Washington County District Clerk Source
The Washington County District Clerk page is the local source for felony criminal filing and the iDocket file-search route.
This clerk source is separate from the jail roster, which is why a court-record search should not stop at the booking row.
Charges After a Jail Arrest
Charges can begin as booking or hold language and later become formal court counts. The final court record may use a complaint, information, or indictment. In Washington County felony matters, the District Clerk page specifically mentions felony criminal cases following indictment by the Grand Jury. The filed charge can be amended, reduced, dismissed, or replaced as the case moves.
| Document | How It Fits | Washington County Context |
|---|---|---|
| Complaint | Initial sworn accusation or charging document. | Can start or support a criminal case after arrest. |
| Information | Prosecutor-filed charging document. | Used where Texas procedure permits filing without grand-jury indictment. |
| Indictment | Grand-jury charging document. | District Clerk says felony criminal cases are filed after Grand Jury indictment. |
Washington County Charge Status
A booking charge is an allegation tied to arrest and custody. A filed court charge is part of a court case. A conviction is a final outcome after plea, verdict, or other disposition. Those are different record types, and the difference matters when reading Washington County court records after arrest.
| Status | What It Means |
|---|---|
| Pending | The charge or case remains open and has not reached final disposition. |
| Filed | A prosecutor or court filing has created a formal case record. |
| Indicted | A grand jury returned an indictment, often for felony prosecution. |
| Amended or reduced | The charge changed from its earlier form. |
| Dismissed | The charge was dropped by court order or prosecutor action. |
| Convicted | The case ended in a guilty plea, verdict, or other conviction disposition. |
Bond After a Washington County Arrest
The jail roster can show bond type, bond amount, and who set bond, but the roster does not replace court review. The Washington County Bail Bond Board page identifies the local board, meeting schedule, administrator contact, and links to approved bonding companies. It also lists officials involved in the local bail system, including Sheriff Trey Holleway, District Attorney Derek Estep, District Clerk Carli Koehne, and County Clerk Nick Prenzler.

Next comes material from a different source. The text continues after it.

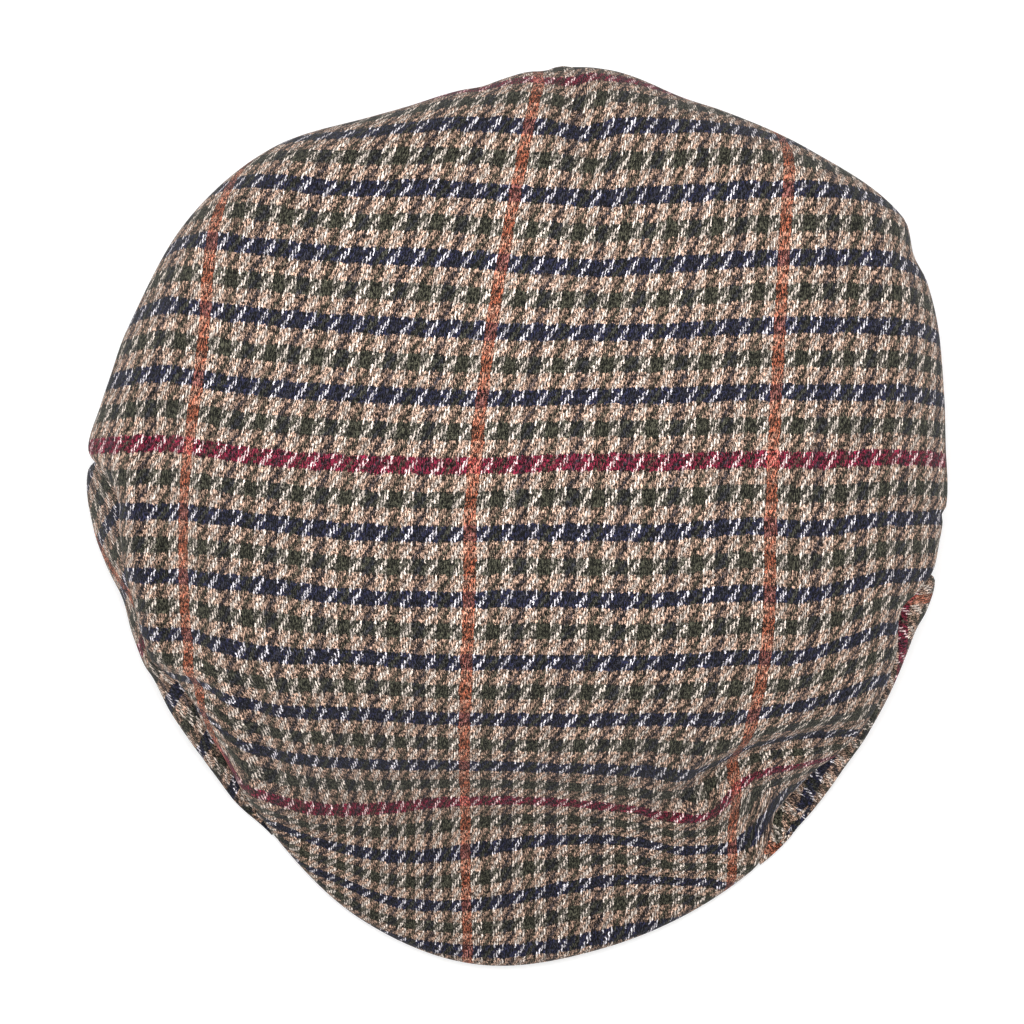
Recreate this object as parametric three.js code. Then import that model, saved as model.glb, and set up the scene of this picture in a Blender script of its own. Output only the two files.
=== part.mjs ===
// A tweed flat cap lying on a table, in millimetres, +Z up.
// The peak points to -Y, the back of the cap to +Y, and the hem lies on z = 0.
// The origin is under the middle of the cap's box.
//
// The cap is four pieces of cloth-covered work:
//   top_panel          one panel from the back, over the crown, down to the rim of the peak
//   side_panel_left    from the top panel's seam down to the hem of the head opening
//   side_panel_right   the same on the other side; the two meet at the centre back
//   peak               the stiff cloth-covered peak under the front of the top panel
//
// Every piece is a loft of sections. A section stands on a ray that leaves the crown's
// middle at an angle (0 = the wearer's left, +X; 90 = back; 270 = front), and its points
// are a distance out along the ray and a height.
import * as THREE from 'three';

// ---- driving sizes ----
const CLOTH = 2.0; // thickness of the doubled tweed
const HEM = 3.0; // thickness of the turned-up hem round the head opening
const GAP = 0.3; // space left between neighbouring pieces

const MIDDLE = { x: -0.3, y: 12.6 }; // where the rays of the sections start

// The head opening is an oval of about 57.5 cm round.
const OPENING = { middleY: 22, halfWidth: 87, halfLength: 96, hemHeight: 5 };

// The peak is a curved board. Its ends lie on the hem, its middle is arched.
const PEAK = {
  thickness: 3.2,
  middleAngle: 270,
  halfSpan: 57, // from the middle to where the rim meets the head opening, in degrees
  solidHalfSpan: 50, // from the middle to the board's own ends
  rimLift: 3, // height of the rim's underside at the middle of the front
  rootLift: 20, // height of the underside where the peak meets the head opening
  lip: 0.8, // how far the rim shows past the top panel's edge
  lipHeight: 1.7,
  lipDepth: 4.6, // width of the rebate that the top panel's edge sits in
  cornerLipDepth: 15, // the same under the side panels' tips
  edgeRise: 0.8, // top panel's widest line above its seam, at the rim
  rightNotch: 235, // where the side panels' tips end on the rim, on the wearer's right
  leftNotch: 302.5,
};

// The centre back seam lies a little to the side, where it pulls a notch into the edge.
const BACK_SEAM_ANGLE = 85;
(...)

| Bond Type | How to Read It |
|---|---|
| Cash/Surety | The roster sample used this phrase with dollar amounts, meaning cash or a licensed surety may satisfy the bond if no other hold blocks release. |
| Bail Bond | A commercial or surety-backed bond type shown in local roster examples. |
| Personal bond / PR bond | A promise-to-appear release controlled by Texas Code of Criminal Procedure Chapter 17 when ordered. |
| No-bond or added hold | A detainer, parole warrant, ICE, USMS, TDCJ, or another court hold may block release despite one bond line. |
Warrants Before Court Records
Washington County's Zuercher portal registers a public warrants route, and the Sheriff's site has a Wanted Criminals navigation item. The research also found that a direct terminal call to the warrant init endpoint returned 404, so do not promise a complete working public warrant database without checking the live browser route. Once a warrant arrest occurs, the jail roster may become the first public custody clue.
Active warrants can result in arrest. Use the Sheriff's Office, dispatch, the issuing court, or an attorney for current warrant resolution. Bench warrants, capias warrants, parole warrants, and out-of-county holds may appear after booking as hold reasons or held-for agency lines.
Charges vs Convictions
Washington County court records after arrest should be read by stage. A charge is not proof that the person did the act. A conviction is a later court outcome. Booking photos and jail entries can remain visible while the case is still pending, which is why the court disposition matters.
| Charge | Conviction | |
|---|---|---|
| Meaning | An accusation or filed count. | A final guilty outcome by plea, verdict, or qualifying disposition. |
| Timing | Can appear soon after arrest or filing. | Appears after court action. |
| Search source | Roster, prosecutor filing, clerk case file. | Clerk case disposition or official criminal-history source. |
Sealed and Expunged Arrest Records
Texas expunction is governed by Texas Code of Criminal Procedure Chapter 55. Expunction can erase qualifying arrest records after dismissal, acquittal, pardon, or another eligible outcome, but eligibility depends on the facts and court order. Nondisclosure is different. It can restrict public access to some records without treating the arrest as if it never happened.
| Sealed / Nondisclosed | Expunged | |
|---|---|---|
| Public visibility | Hidden from many public searches. | Removed or treated as never existing when the order applies. |
| Government access | Some agencies may retain limited access. | Access is more restricted by the expunction order. |
| Best source | Court order and clerk records. | Court order under Chapter 55. |
Restricted Court Records After Arrest
Not all Washington County court records after arrest are public online. Juvenile matters, sealed records, expunction orders, protected victim data, active investigations, and some warrant materials may be withheld or limited. Texas Government Code Chapter 552 creates the public-information request framework, but it also works alongside exceptions and court orders.
Important: Public court and jail records are not consumer reports and should not be used for FCRA-covered screening decisions.